DuVernay isn’t limiting her storytelling to the big screen. She teamed up with Oprah Winfrey​ and the OWN network to create her first television series, “Queen Sugar.” And she made sure women​ were a part of it.

“It was fantastic because I really -- my first episode of television was an opportunity that Shonda Rhimes​ gave me when I directed the episode of ‘Scandal,’” DuVernay said. “I had never thought about television, but the minute I did that episode, I got tons of offers to do other episodes. And so I know that by doing one it opens it up. And so I had known a number of women who’d been trying to get into TV. So when I got the opportunity to hire, hired those women.”

DuVernay said these women now have “the stamp of approval,” and are all booked for multiple episodes for shows including, “Grey’s Anatomy,” “American Crime” and others on Netflix and HBO.

“Women, people of color, folks that are on the margins just need an opportunity to show how fantastic we are, you know?” DuVernay said.

“And it goes back to inclusion. ‘Give me a chance,’” King said.
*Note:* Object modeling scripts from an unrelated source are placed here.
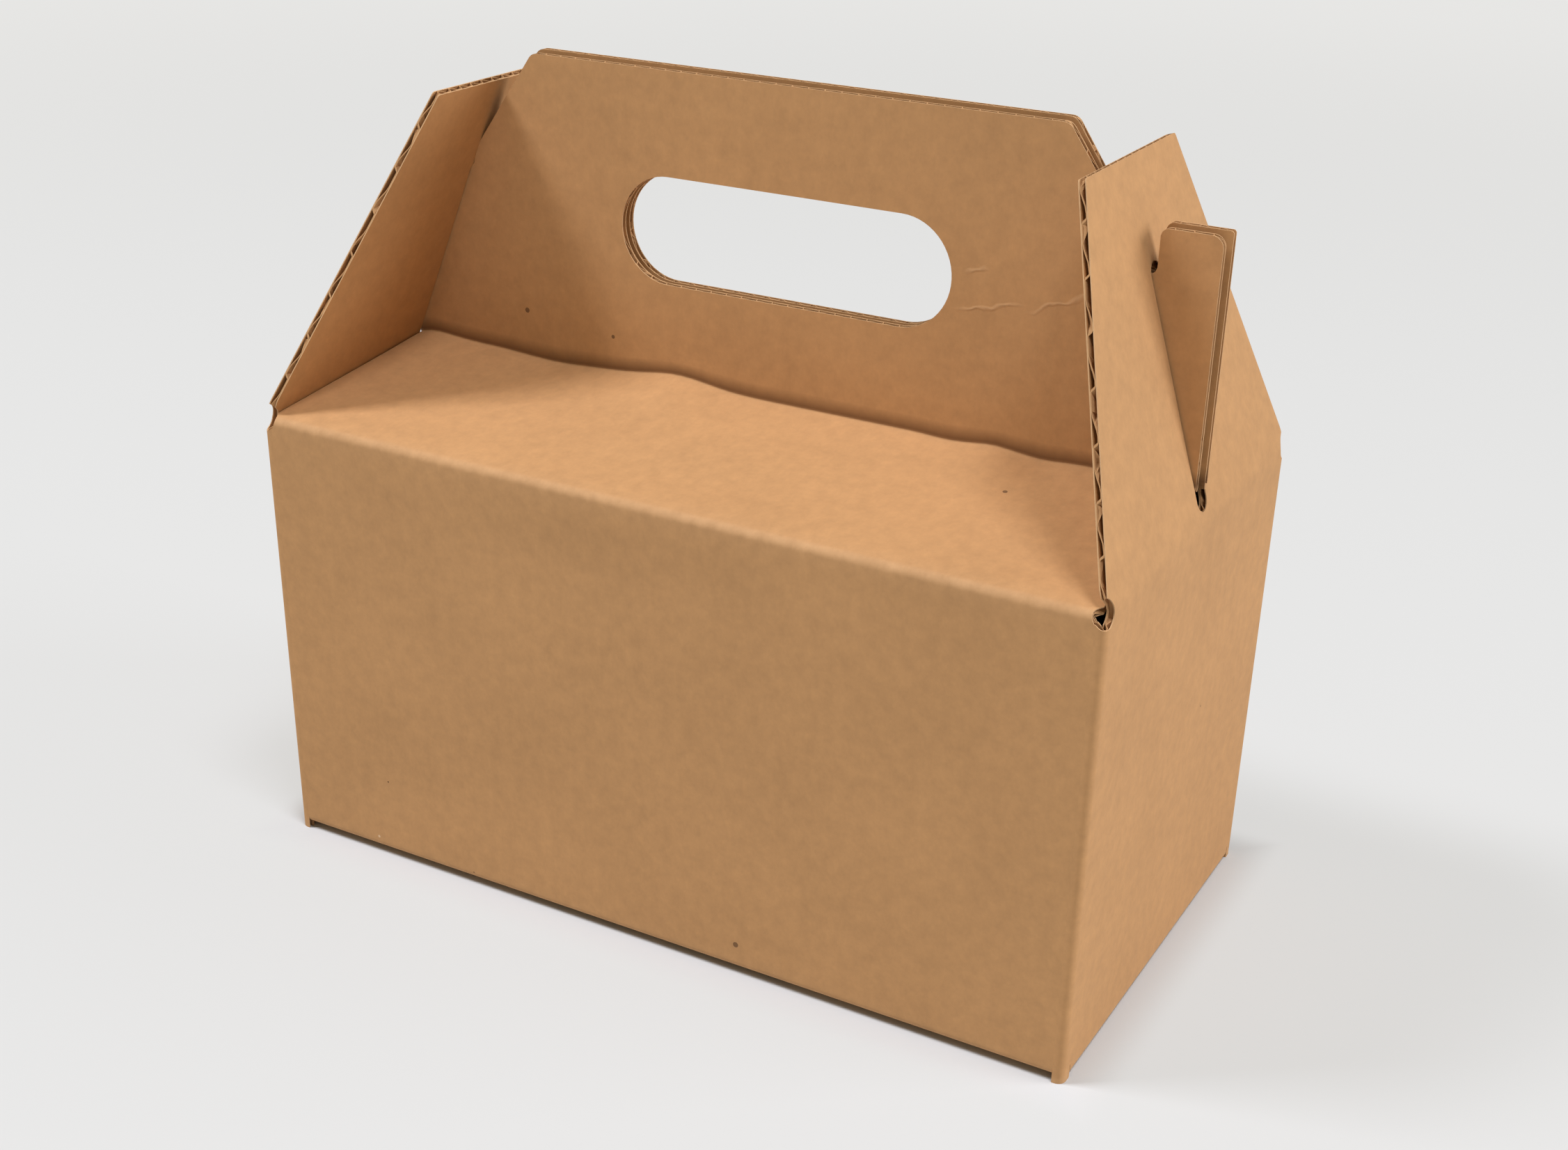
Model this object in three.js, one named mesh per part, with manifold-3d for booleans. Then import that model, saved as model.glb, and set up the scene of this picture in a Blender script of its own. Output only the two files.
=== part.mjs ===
// A carry box folded from one blank of kraft corrugated board. The front and back walls run on
// into a roof panel and a ply of the handle. Each end wall runs on into a slotted flap that leans
// inwards and is held by the hook at that end of the handle.
// Millimetres, +Z up, +X along the box, front wall towards -Y, origin under the middle of the box.

import * as THREE from 'three';
import * as BufferGeometryUtils from 'three/addons/utils/BufferGeometryUtils.js';
import Module from 'manifold-3d';

const wasm = await Module();
wasm.setup();

// Board
const board = 2.0;
const liner = 0.28;
const web = 0.24;
const flutePitch = 4.6;
const creaseBand = 4.0;

// Box body
const bodyLength = 241.7;
const bodyWidth = 128.8;
const wallHeight = 127;
const foldRadius = 2.2;
const cornerRelief = 4.0;

// Bottom: two flaps from the end walls lie outermost and carry the box, under two flaps that
// are folded in from the front and back walls and meet at a seam
const sleeveLift = 1.6;
const endFlapInset = 4.5;
const endFlapReach = 78;
const bottomSeam = 1.0;

// Roof and handle
const roofRise = 8.7;
const plyGap = 1.6;
const handleShift = 2.9;
const holeLength = 96.3;
const holeHeight = 28.6;
const holeAboveFold = 26.6;
const gripAboveHole = 26.9;
const backPlyRise = 0.7;
const handleCornerRadius = 3.0;

// Hooks at the two ends of the handle
const tabInset = 4.65;
const tabAboveFold = 61.1;
const throatAboveFold = 50.0;
const fingerWidth = 16.1;
const notchWidth = 4.3;
const throatFlat = 0.1;
const shoulderRun = 20.1;
const fingerTipRadius = 2.0;
const frontTabRadius = 3.0;
const backTabRadius = 0.8;
const backTabReach = 1.0;

// End flaps
const flapTopWidth = 57;
const flapCornerRadius = 1.0;
const slotClearance = 0.5;
const slotAboveCrease = 2.6;
const hookClearance = 0.4;
const boardAboveSlot = 16.5;
const creaseGap = 0.3;
const flapClearance = 0.4;

// Facets on an arc and round and up a ball
const arcSteps = 5;
const ballAround = 14;
const ballUp = 9;

// Values worked out from the sizes above
const margin = 5;
const halfLength = bodyLength / 2;
const halfWidth = bodyWidth / 2;
const halfGap = plyGap / 2;
const plyFace = halfGap + board;
const foldHeight = wallHeight + roofRise;
const roofAngle = Math.atan2(roofRise, halfWidth - plyFace);
const handleTop = foldHeight + holeAboveFold + holeHeight + gripAboveHole;
const tabTop = foldHeight + tabAboveFold;
const throatHeight = foldHeight + throatAboveFold;
const tabReach = halfLength - tabInset;
const fingerInner = tabReach - fingerWidth;
const throatInner = fingerInner - notchWidth;
const handleTopHalf = throatInner - shoulderRun;
const slotWidth = 2 * (plyFace + slotClearance);
const floorTop = sleeveLift + board;

const kraft = new THREE.MeshStandardMaterial({ color: 0xb98d61, roughness: 0.86, metalness: 0 });
const kraftFlap = new THREE.MeshStandardMaterial({ color: 0xc79b6f, roughness: 0.86, metalness: 0 });

// A closed shape through corners of the form [across, up, radius], each rounded by an arc.
function roundedShape(corners) {
  const shape = new THREE.Shape();
  corners.forEach(([x, y, radius], index) => {
    const corner = new THREE.Vector2(x, y);
    const before = corners[(index + corners.length - 1) % corners.length];
    const after = corners[(index + 1) % corners.length];
    const back = new THREE.Vector2(before[0], before[1]).sub(corner).normalize();
    const ahead = new THREE.Vector2(after[0], after[1]).sub(corner).normalize();
    const half = Math.acos(THREE.MathUtils.clamp(back.dot(ahead), -1, 1)) / 2;
    const straight = radius < 1e-6 || half > Math.PI / 2 - 1e-3;
    if (straight) {
      if (index === 0) shape.moveTo(x, y);
      else shape.lineTo(x, y);
      return;
    }
    const run = radius / Math.tan(half);
    const start = corner.clone().addScaledVector(back, run);
    const end = corner.clone().addScaledVector(ahead, run);
    const bisector = back.clone().add(ahead).normalize();
    const centre = corner.clone().addScaledVector(bisector, radius / Math.sin(half));
    const startAngle = Math.atan2(start.y - centre.y, start.x - centre.x);
    const endAngle = Math.atan2(end.y - centre.y, end.x - centre.x);
    const clockwise = back.cross(ahead) > 0;
    if (index === 0) shape.moveTo(start.x, start.y);
    else shape.lineTo(start.x, start.y);
    shape.absarc(centre.x, centre.y, radius, startAngle, endAngle, clockwise);
  });
  shape.closePath();
  return shape;
}

// A closed three.js geometry as a solid that can be joined and cut.
function solidFrom(geometry) {
  geometry.deleteAttribute('normal');
  geometry.deleteAttribute('uv');
  const merged = BufferGeometryUtils.mergeVertices(geometry, 1e-5);
  const mesh = new wasm.Mesh({
    numProp: 3,
    vertProperties: new Float32Array(merged.attributes.position.array),
    triVerts: new Uint32Array(merged.index.array),
  });
  return new wasm.Manifold(mesh);
}

// Extrudes a shape and turns it: the shape's own axes become two given axes of the box.
function extruded(shape, depth, across, up, start) {
  const options = { depth, bevelEnabled: false, curveSegments: arcSteps };
  const geometry = new THREE.ExtrudeGeometry(shape, options);
  const along = new THREE.Vector3().crossVectors(across, up);
  geometry.translate(0, 0, start);
  geometry.applyMatrix4(new THREE.Matrix4().makeBasis(across, up, along));
  return solidFrom(geometry);
}

const axisX = new THREE.Vector3(1, 0, 0);
const axisY = new THREE.Vector3(0, 1, 0);
const axisZ = new THREE.Vector3(0, 0, 1);

// Shapes drawn across the box and up it, run along its length.
function alongLength(shape, from, to) {
  return extruded(shape, to - from, axisY, axisZ, from);
}

// Shapes drawn along the box and up it, run through its width from front to back.
function throughWidth(shape, from, to) {
  return extruded(shape, to - from, axisX, axisZ, -to);
}

// Shapes drawn flat, run upwards.
function upwards(shape, from, to) {
  return extruded(shape, to - from, axisX, axisY, from);
}

function meshFrom(solid, name, material) {
  const { vertProperties, triVerts, numProp } = solid.getMesh();
  const positions = new Float32Array(vertProperties.length / numProp * 3);
  for (let vertex = 0; vertex < positions.length / 3; vertex += 1) {
    for (let axis = 0; axis < 3; axis += 1) {
      positions[3 * vertex + axis] = vertProperties[numProp * vertex + axis];
    }
  }
  const geometry = new THREE.BufferGeometry();
  geometry.setAttribute('position', new THREE.BufferAttribute(positions, 3));
  geometry.setIndex(new THREE.BufferAttribute(new Uint32Array(triVerts), 1));
  geometry.computeVertexNormals();
  const mesh = new THREE.Mesh(geometry, material);
  mesh.name = name;
  return mesh;
}

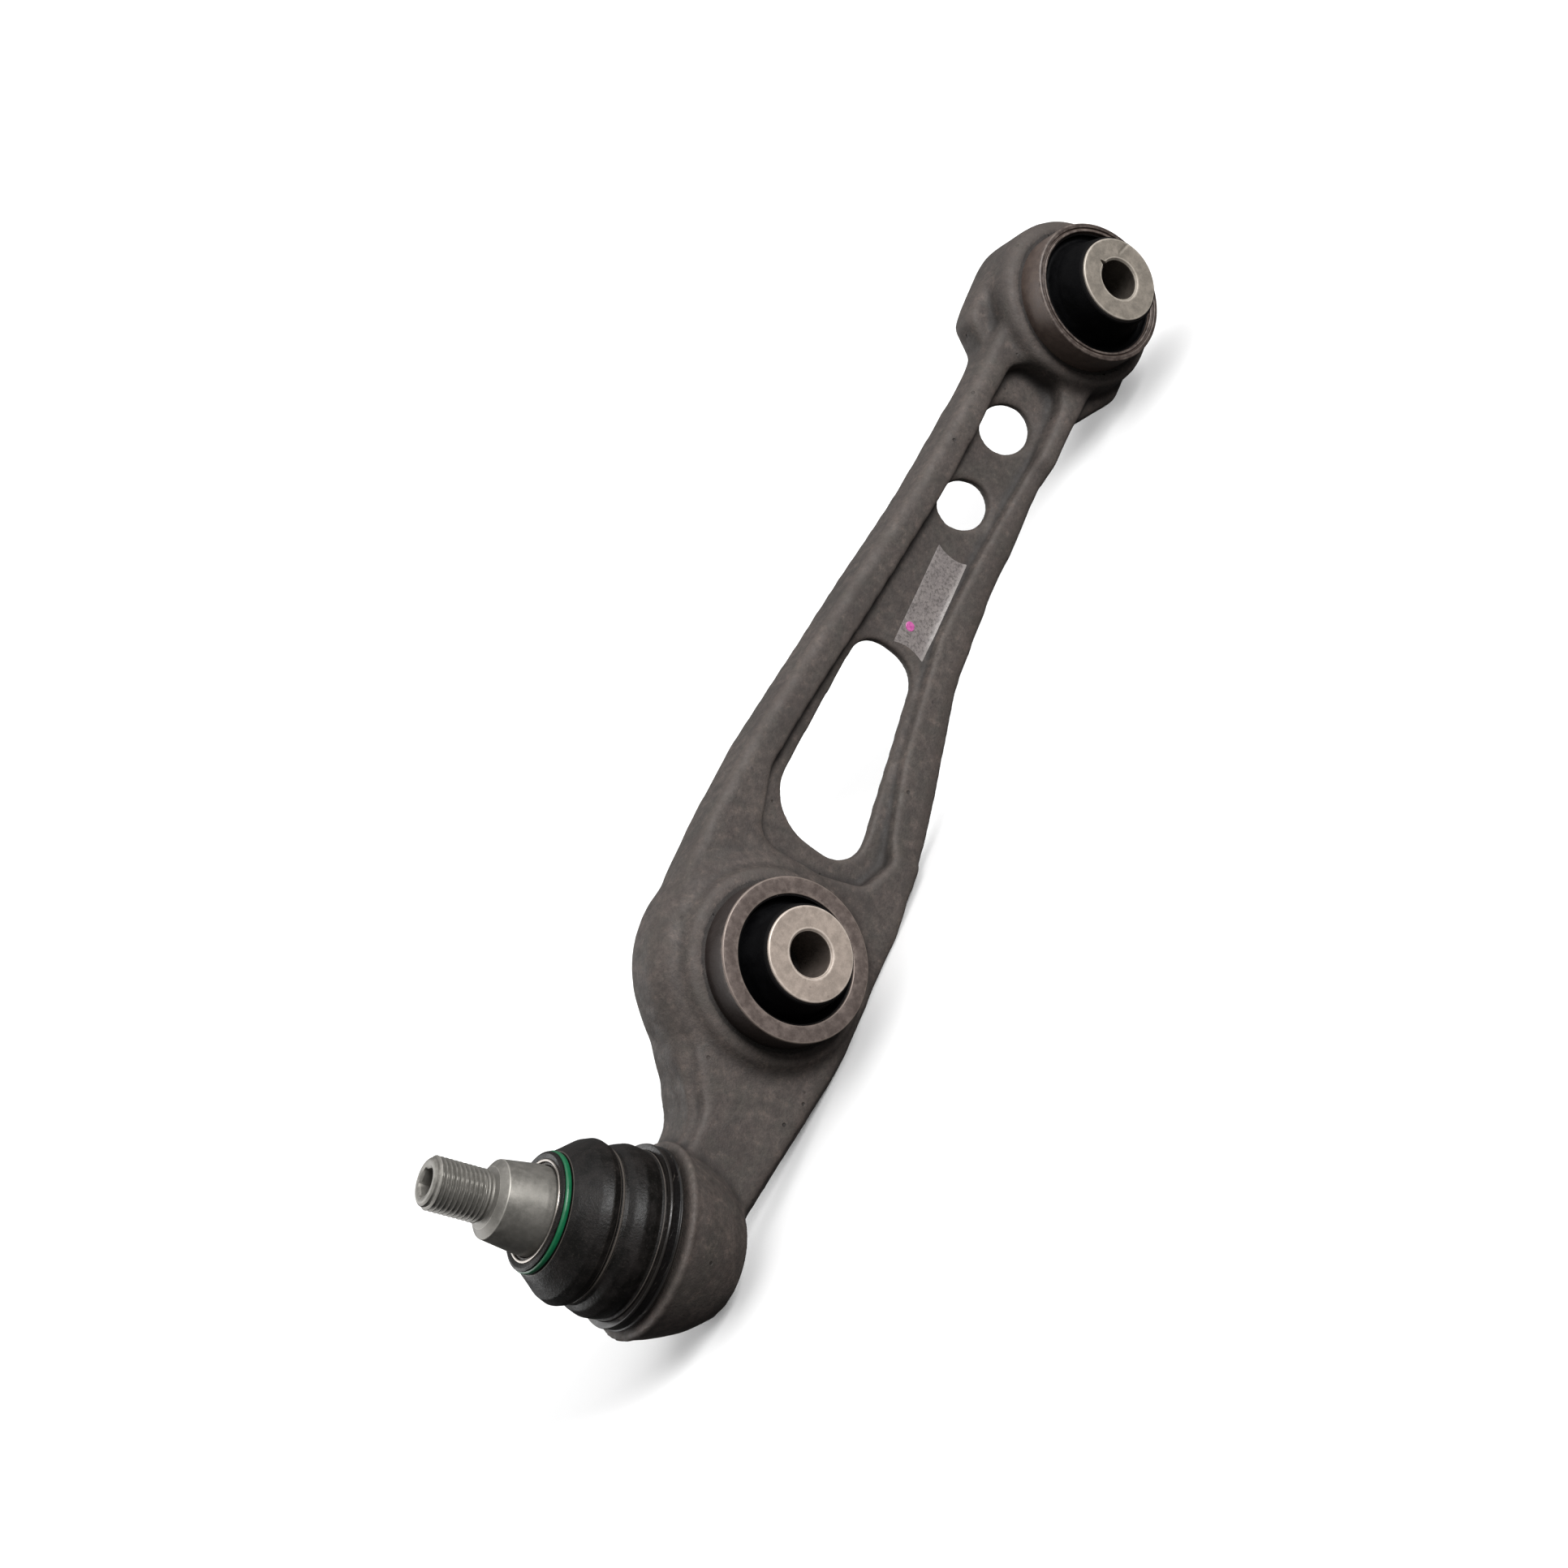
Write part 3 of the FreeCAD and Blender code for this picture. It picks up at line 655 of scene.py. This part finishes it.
def bushes(steel, sleeve_steel, damper_sleeve_steel, ring_steel, black):
    """The inner bush with its rolled can, and the damper's bush with its thick ring."""
    can = rounded(both_ends([
        (25.1, 23.4, 1.25), (23.55, 23.4, 0.3), (23.3, 22.75, 0.2), (23.0, 22.75, 0.2), (22.75, 23.3, 0.3),
        (22.0, 23.25, 0.35), (22.0, 22.25, 0)]) + [(23.5, 22.25, 0), (23.5, -22.25, 0)])
    finished("inner_can", lathe_mesh("inner_can", divided(can, 3), INNER, 224, edge_marks=0.45), steel, "arm",
             "inner_bush_can")
    inner_rubber = rounded(both_ends([
        (21.78, 22.1, 0.1), (21.3, 22.0, 0.3), (20.9, 21.0, 0.8), (20.1, 20.2, 1.0), (19.2, 20.6, 1.2),
        (17.9, 23.5, 4), (16.7, 28.5, 8), (15.7, 33.6, 0.5), (15.3, 34.2, 0.25), (14.86, 34.2, 0)]))
    finished("inner_rubber", lathe_mesh("inner_rubber", divided(inner_rubber, 0.8), INNER, 224,
                                        moulded(3, 0.16, 21.7)),
             black, "arm", "inner_bush_rubber")
    finished("inner_sleeve", inner_sleeve_mesh(INNER, True), sleeve_steel, "inner_sleeve",
             "inner_bush_sleeve")

    ring = rounded(both_ends([(25.6, 26.4, 0.55), (20.1, 26.4, 0.4)]))
    finished("damper_ring", lathe_mesh("damper_ring", divided(ring, 3), DAMPER, 224), ring_steel, "arm",
             "damper_bush_ring")
    damper_rubber = rounded(both_ends([
        (20.08, 25.9, 0.1), (19.6, 25.7, 0.2), (19.4, 23.6, 0.8), (18.8, 22.2, 1.0), (18.0, 22.4, 1.0),
        (17.1, 25.5, 4), (16.3, 29.5, 6), (15.6, 33.6, 0.5), (15.2, 34.2, 0.25), (14.86, 34.2, 0)]))
    finished("damper_rubber", lathe_mesh("damper_rubber", divided(damper_rubber, 0.8), DAMPER, 224,
                                         moulded(7, 0.16, 20.0)),
             black, "arm", "damper_bush_rubber")
    finished("damper_sleeve", inner_sleeve_mesh(DAMPER, False), damper_sleeve_steel, "damper_sleeve",
             "damper_bush_sleeve")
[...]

“Just -- simple. Yeah, it really is,” DuVernay said.

After a decade-long journey from independent filmmaking to barrier-breaking success, Ava DuVernay has become a brand. Her influence is now reaching another generation. There’s even an Ava DuVernay Barbie doll.

“That’s pretty cool,” DuVernay said. “At that point I turned to my sisters and I said, ‘What -- what’s going on here?’ We used to play as little girls with Barbies. And now there’s a Barbie with our name on it, says DuVernay on the side. Yeah, pretty cool.”